Há possibilidade inclusive de ação criminosa, como, por exemplo, sabotagem em linha de transmissão, hipótese que também vem sendo considerada pelo governo.
POR QUE RORAIMA NÃO FOI AFETADA
Roraima é a única unidade da Federação que não está conectada ao sistema nacional de energia. Comunidades indígenas impedem que seja construído um linhão de transmissão do Amazonas até Boa Vista.
O Estado usa sobretudo energia termelétrica gerada localmente, operadas pela empresa Roraima Energia.
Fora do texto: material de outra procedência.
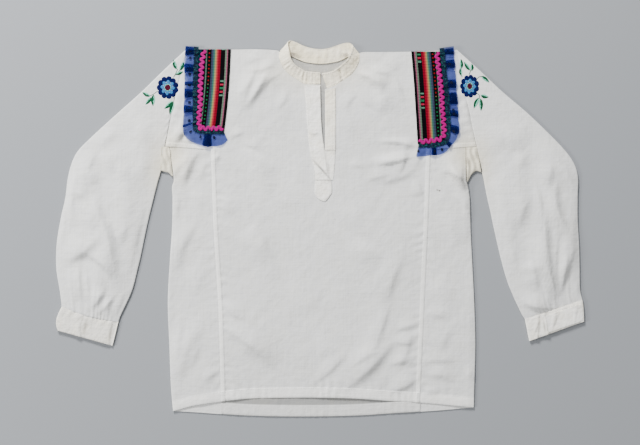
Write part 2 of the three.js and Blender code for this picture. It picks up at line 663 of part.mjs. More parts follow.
function frontOutline() {
  const rightNeck = neckLine(COLLAR.slice(COLLAR_BACK.last + 1));
  const leftNeck = neckLine(COLLAR.slice(0, COLLAR_BACK.first));
  return [
    ...panelSides("front"),
    ...SHOULDERS.right,
    NECK_CORNERS.front.right,
    ...rightNeck.slice(0, -1),
    NECK_CORNERS.slit,
    ...slitSide("right").slice(1),
    ...slitSide("left").slice(1).reverse(),
    ...leftNeck,
    NECK_CORNERS.front.left,
    ...[...SHOULDERS.left].reverse(),
  ];
}

function backOutline() {
  const neck = neckLine(COLLAR.slice(COLLAR_BACK.first + 1, COLLAR_BACK.last)).reverse();
  return [
    ...panelSides("back"),
    ...SHOULDERS.right,
    NECK_CORNERS.back.right,
    ...neck,
    NECK_CORNERS.back.left,
    ...[...SHOULDERS.left].reverse(),
  ];
}

// ---- the body ----
function hemBand(layer, from, to) {
  return [...hemLine(layer, from, to), ...hemLine(layer, from, to, HEM_DEPTH).reverse()];
}

function backPanel() {
  const left = seamX("left", hemY("back", SEAM_FEET.left)) + 2 * SLIP;
  const right = seamX("right", hemY("back", SEAM_FEET.right)) - 2 * SLIP;
  const hem = solid(block(hemBand("back", left, right), CLOTH / 2, CLOTH + HEM_RAISE));
  return geometryOf(solid(block(backOutline(), 0, CLOTH)).add(hem));
}

// A raised strip on the front along a flat-felled seam.
function fell(side) {
  const inwards = side === "left" ? 1 : -1;
  const bottom = hemY("front", seamX(side, FRONT_HEM)) + 1;
  return [
    ...seamLine(side, bottom, inwards * SLIP),
    ...seamLine(side, bottom, inwards * FELL_WIDTH).reverse(),
  ];
}

// A raised strip on the front just above the yoke seam.
function yokeFell(side) {
  const sign = side === "left" ? -1 : 1;
  const outer = armhole(side).at(-1).x - sign * YOKE_FELL_START;
  const inner = seamX(side, YOKE_SEAM) - sign * FELL_WIDTH;
  return [
    { x: outer, y: YOKE_SEAM + SLIP },
    { x: inner, y: YOKE_SEAM - YOKE_DROP + SLIP },
    { x: inner, y: YOKE_SEAM - YOKE_DROP + FELL_WIDTH },
    { x: outer, y: YOKE_SEAM + FELL_WIDTH },
  ];
}

function frontPanel() {
  const left = seamX("left", hemY("front", SEAM_FEET.left)) + SLIP;
  const right = seamX("right", hemY("front", SEAM_FEET.right)) - SLIP;
  return geometryOf(
    cutFront(frontOutline(), 0, CLOTH)
      .add(cutFront(hemBand("front", left, right), HEM_RAISE, CLOTH))
      .add(cutFront(fell("left"), FELL_RAISE, CLOTH))
      .add(cutFront(fell("right"), FELL_RAISE, CLOTH))
      .add(cutFront(yokeFell("left"), FELL_RAISE, CLOTH))
      .add(cutFront(yokeFell("right"), FELL_RAISE, CLOTH)),
  );
}

// The half circle of cloth between two layers whose middles stand at low and high, from the lower to the
// upper, where they fold at an edge that faces outwards.
function fold(edge, outwards, low, high) {
  const STEPS = 4;
  const radius = (high - low) / 2;
  const centre = edge.clone().addScaledVector(outwards, -radius - CLOTH / 2);
  return sharesOf(STEPS + 1).slice(1, -1).map((share) => {
    const angle = Math.PI * (share - 0.5);
    const out = outwards.clone().multiplyScalar(Math.cos(angle)).setZ(Math.sin(angle));
    return cloth(centre.clone().setZ(low + radius).addScaledVector(out, radius), out);
  });
}

// How far the flat layers stop short of such an edge.
const foldInset = (low, high) => (high - low) / 2 + CLOTH / 2;

// The level direction square to a path, to the left of its way.
const squareTo = (from, to) => new THREE.Vector3(from.y - to.y, to.x - from.x, 0).normalize();

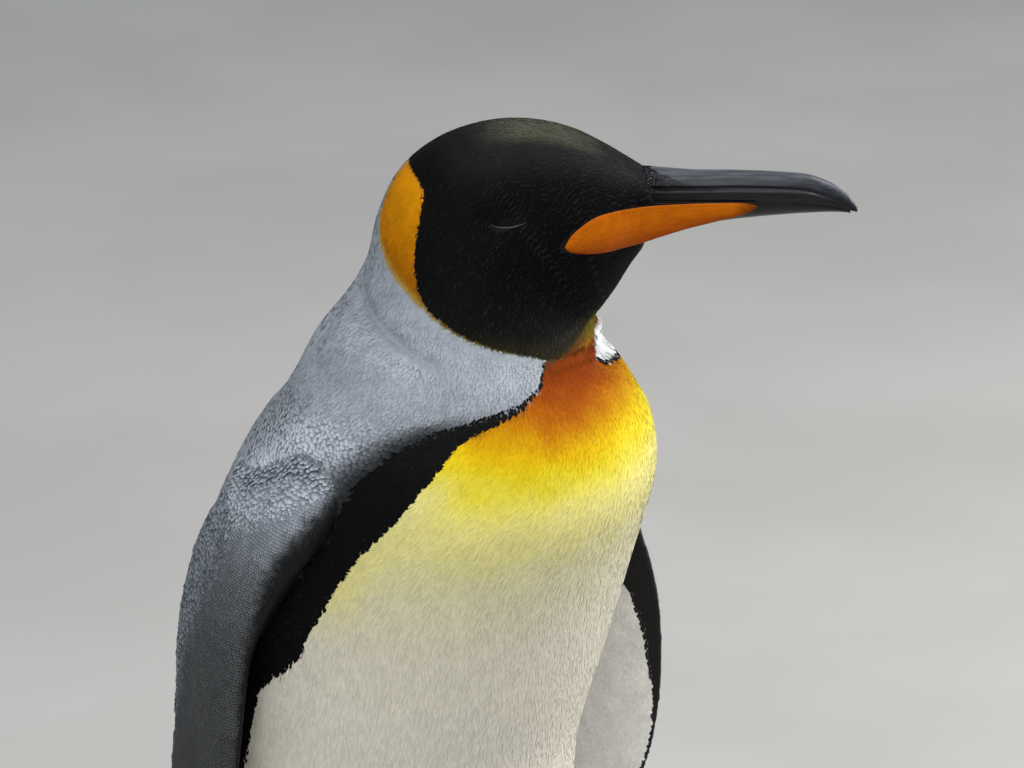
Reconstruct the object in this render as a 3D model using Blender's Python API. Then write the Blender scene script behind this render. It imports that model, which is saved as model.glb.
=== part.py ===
"""A life-size standing king penguin with its neck drawn in and its head turned to its left.

Run with: blender --background --python part.py
Metres, +Z up. The bird faces -Y, so its left is +X; the floor is z = 0.
The body is one loft of planar rings, from between the legs up the trunk and the neck and
round the head to the base of the bill. Thin flat cuts part it into trunk, neck and head.
"""

import math

import bmesh
import bpy
import numpy as np
from mathutils import Matrix, Vector

# ------------------------------------------------------------------ driving dimensions
GAP = 0.0003  # clearance between pieces that meet
HEAD_TURN = math.radians(43)  # yaw of the head to the bird's left
NECK_CENTRE_F = 0.045  # neck axis, forward of the trunk's own axis
PIVOT_Z = 0.677  # height of the hinge line in front of the throat
PIVOT_REACH = 0.076  # from the neck axis forward to that hinge line
RING_POINTS = 30

# Trunk rings, bottom to top: height, centre forward, half depth, half width.
TRUNK = (
    (0.036, -0.052, 0.032, 0.046),
    (0.045, -0.053, 0.060, 0.072),
    (0.075, -0.051, 0.083, 0.092),
    (0.125, -0.043, 0.101, 0.106),
    (0.200, -0.031, 0.112, 0.113),
    (0.290, -0.0225, 0.1105, 0.1105),
    (0.380, -0.0145, 0.1015, 0.1020),
    (0.460, -0.0040, 0.0935, 0.0950),
    (0.520, 0.0075, 0.1005, 0.0990),
    (0.570, 0.0210, 0.1030, 0.1015),
    (0.610, 0.0372, 0.1003, 0.0985),
    (0.635, 0.0455, 0.0930, 0.0915),
    (0.652, 0.0490, 0.0830, 0.0820),
)
NECK_CUT = 12  # the trunk ends at this ring of the table above

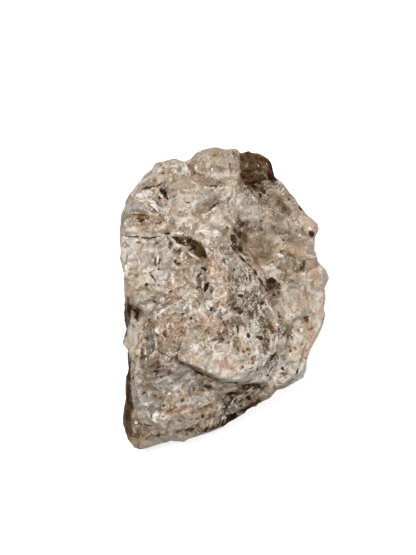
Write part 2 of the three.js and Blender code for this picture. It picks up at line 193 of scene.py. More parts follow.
OUTLINE = [  # x, y of its corners, counter-clockwise
    (25.0, -0.4), (24.8, 2.4), (25.9, 4.9), (25.2, 6.9), (23.0, 9.0), (22.2, 12.0), (22.5, 14.9),
    (23.7, 17.0), (23.2, 18.5), (20.6, 20.4), (16.0, 25.5), (14.2, 28.2), (12.4, 29.7), (11.9, 31.7),
    (11.0, 34.3), (8.5, 35.6), (6.5, 36.2), (4.2, 35.7), (2.8, 36.8), (0.0, 36.6), (-2.2, 36.9),
    (-4.8, 36.5), (-6.9, 35.8), (-8.5, 34.1), (-10.2, 33.5), (-12.3, 34.4), (-14.5, 33.9),
    (-16.9, 33.0), (-20.0, 30.6), (-21.8, 28.0), (-25.8, 20.9), (-25.8, 18.1), (-25.9, 11.8),
    (-24.8, 5.6), (-24.4, -0.4), (-24.8, -3.4), (-24.4, -7.8), (-25.1, -11.0), (-22.8, -13.9),
    (-22.9, -16.5), (-24.8, -19.5), (-24.6, -24.6), (-25.4, -30.6), (-24.7, -35.8), (-23.0, -38.0),
    (-20.1, -37.8), (-13.5, -35.5), (-9.9, -36.0), (-6.5, -34.6), (1.0, -30.6), (5.9, -27.7),
    (12.4, -22.4), (15.0, -22.7), (19.8, -19.6), (20.4, -17.9), (20.5, -15.4), (21.0, -12.8),
    (24.6, -6.4), (25.4, -4.0), (25.0, -1.9),
]
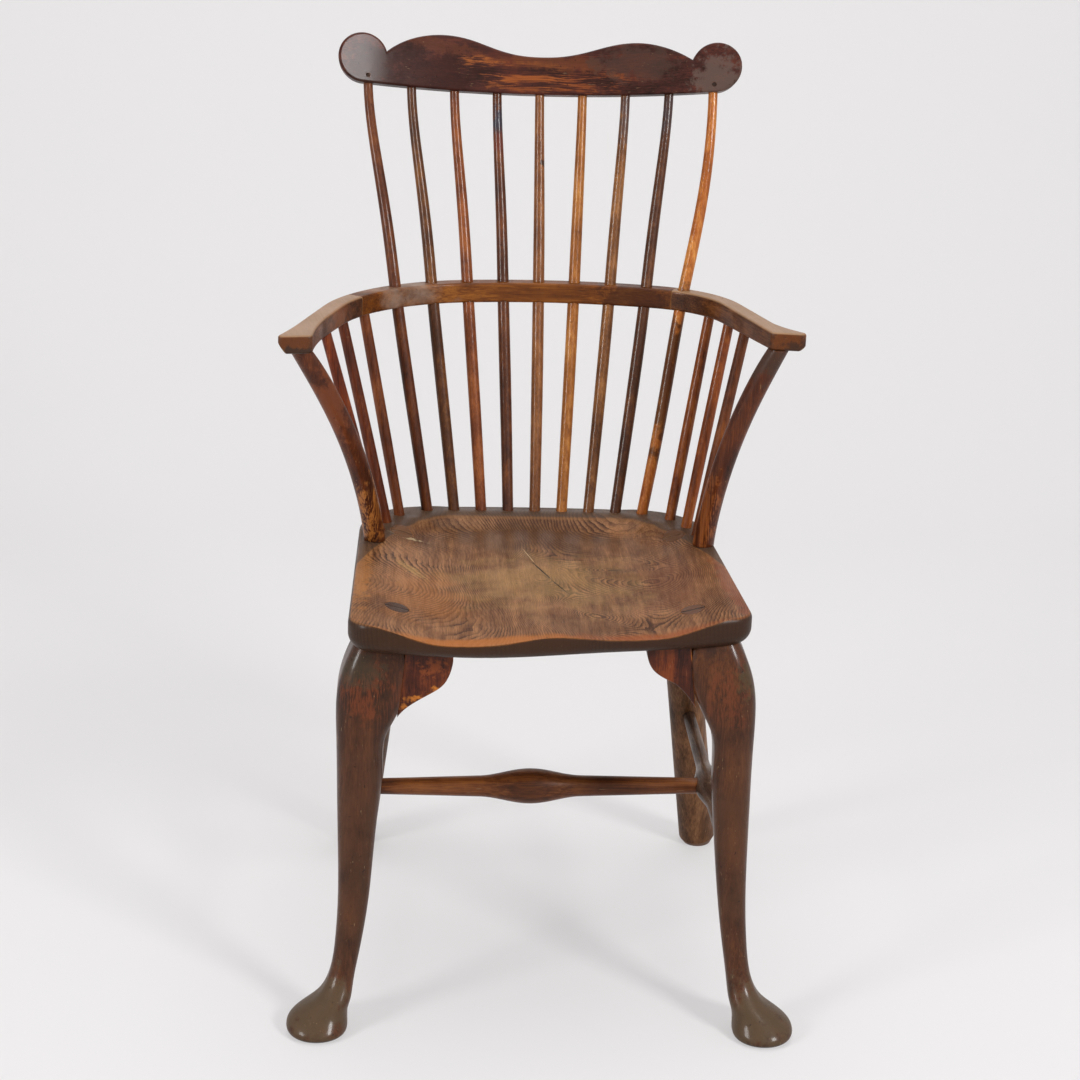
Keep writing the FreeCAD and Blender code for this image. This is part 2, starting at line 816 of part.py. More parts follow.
def back_rail():
    body = new_body("ArmBackRail")
    sketch = new_sketch(body, "XY_Plane")
    width = size("bow_width")
    outer_right, inner_right = [corner_arc(1, inset) for inset in (0, width)]
    outer_left, inner_left = [corner_arc(-1, inset) for inset in (0, width)]
    add_loop(sketch, [
        segment(inner_right[0], outer_right[0]),
        arc_through(*outer_right),
        arc_through(outer_right[2], flat(bow_point(1, 0, 0)), outer_left[2]),
        arc_through(*outer_left[::-1]),
        segment(outer_left[0], inner_left[0]),
        arc_through(*inner_left),
        arc_through(inner_left[2], flat(bow_point(1, 0, width)), inner_right[2]),
        arc_through(*inner_right[::-1]),
    ])
    rail = pad(body, sketch, bound("bow_height"))
    names = edges_where(rail.Shape, lambda e: e.BoundBox.ZLength < 0.01 and not at_joint(e))
    round_edges(body, rail, names, "bow_edge_round")
    body.Placement.Base = Vector(size("bow_shift"), 0, bow_bottom)
    doc.recompute()
    return body


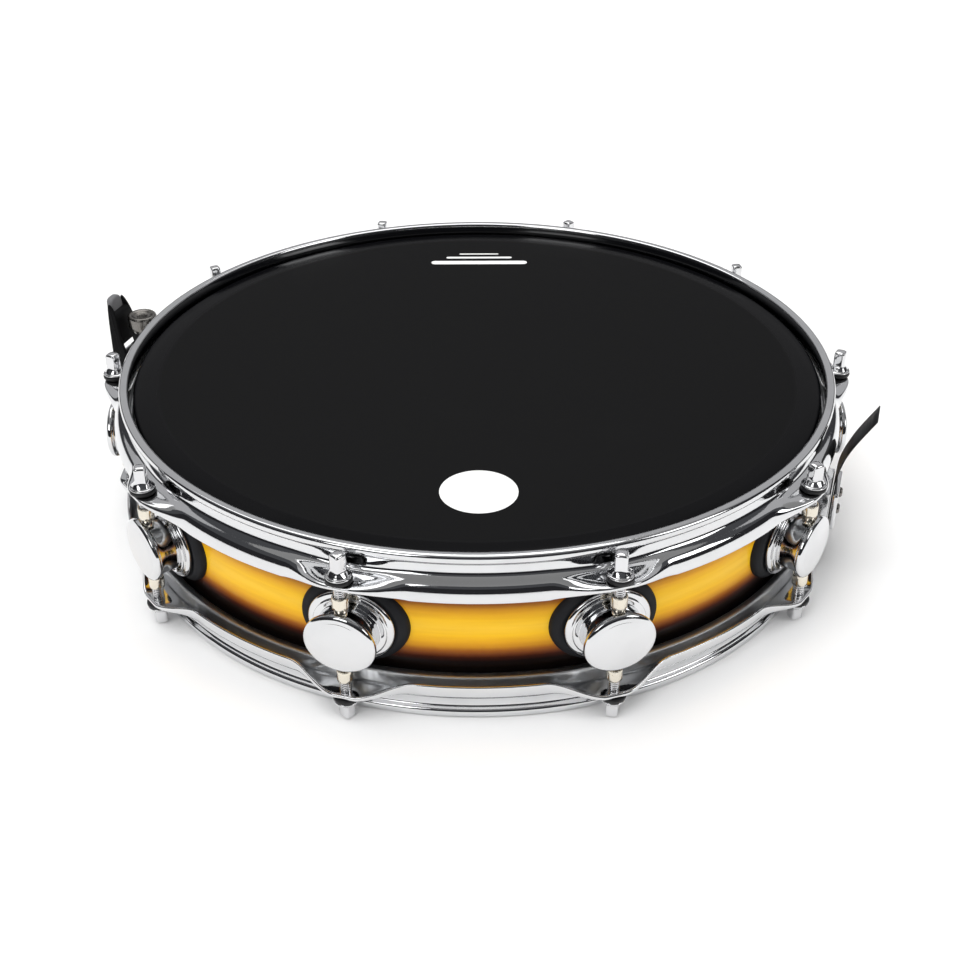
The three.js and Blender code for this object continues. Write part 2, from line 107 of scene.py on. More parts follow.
def signed_volume(points, faces):
    """Six times the volume: each face fanned from its first corner, as triple products with the origin."""
    total = 0.0
    for width in (3, 4):
        group = np.array([face for face in faces if len(face) == width])
        for corner in range(1, width - 1):
            if len(group):
                a, b, c = points[group[:, 0]], points[group[:, corner]], points[group[:, corner + 1]]
                total += np.einsum("ij,ij->i", a, np.cross(b, c)).sum()
    return total


def facing_out(points, faces):
    """The same surface with its faces turned outwards."""
    if signed_volume(points - points.mean(axis=0), faces) < 0:
        faces = [tuple(reversed(face)) for face in faces]
    return points, faces


def torus(rings):
    """A surface closed both ways: rows of section points carried round, the last row meeting the first."""
    rows, columns = rings.shape[:2]
    faces = [tuple(quad) for quad in grid_quads(rows, columns, True).tolist()]
    return facing_out(rings.reshape(-1, 3), faces)


def tube(rings):
    """Rows of closed rings joined one to the next, each end closed by a fan to the middle of its ring."""
    rows, columns = rings.shape[:2]
    points = np.vstack([rings.reshape(-1, 3), rings[0].mean(axis=0), rings[-1].mean(axis=0)])
    faces = [tuple(quad) for quad in grid_quads(rows, columns, False).tolist()]
    start, end, last = rows * columns, rows * columns + 1, (rows - 1) * columns
    for column in range(columns):
        after = (column + 1) % columns
        faces.append((start, column, after))
        faces.append((end, last + after, last + column))
    return facing_out(points, faces)


def softened(line, times, closed):
    """Corners cut at a quarter and three quarters of every edge, so a bent line turns smoothly."""
    line = np.asarray(line, float)
    for _ in range(times):
        after = np.roll(line, -1, axis=0)
        cut = np.stack([0.75 * line + 0.25 * after, 0.25 * line + 0.75 * after], axis=1)
        cut = cut.reshape((-1,) + line.shape[1:])
        line = cut if closed else np.concatenate([line[:1], cut[1:-3], line[-1:]])
    return line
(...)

Por mais de 18 anos, a energia de Roraima foi fornecida pela Venezuela. A ligação entre a capital, Boa Vista, e o complexo hidrelétrico de Guri, em Puerto Ordaz, era feita pelo Linhão de Guri.
Em março de 2019, o país venezuelano parou de enviar energia ao Estado por causa de uma crise energética enfrentada pelo país e desentendimentos de Nicolás Maduro com a gestão de Jair Bolsonaro (PL). Desde então, a energia elétrica consumida pelos 15 municípios de Roraima é fornecida pela Roraima Energia e casos de apagões foram registrados no Estado.
Em 4 de agosto, o presidente Luiz Inácio Lula da Silva (PT) assinou decreto autorizando o Brasil voltar a importar energia elétrica da Venezuela. O objetivo é comprar energia produzida na hidrelétrica venezuelana de Guri para abastecer o Estado de Roraima.
O decreto foi assinado em Parintins (AM), durante cerimônia de relançamento do Luz Para Todos e do programa de descarbonização da Amazônia. Dentre as obras previstas, está o Linhão de Tucuruí, que vai interligar Boa Vista (RR) ao SIN. No entanto, a obra de R$ 2,6 bilhões, só deve ser concluída em 2025.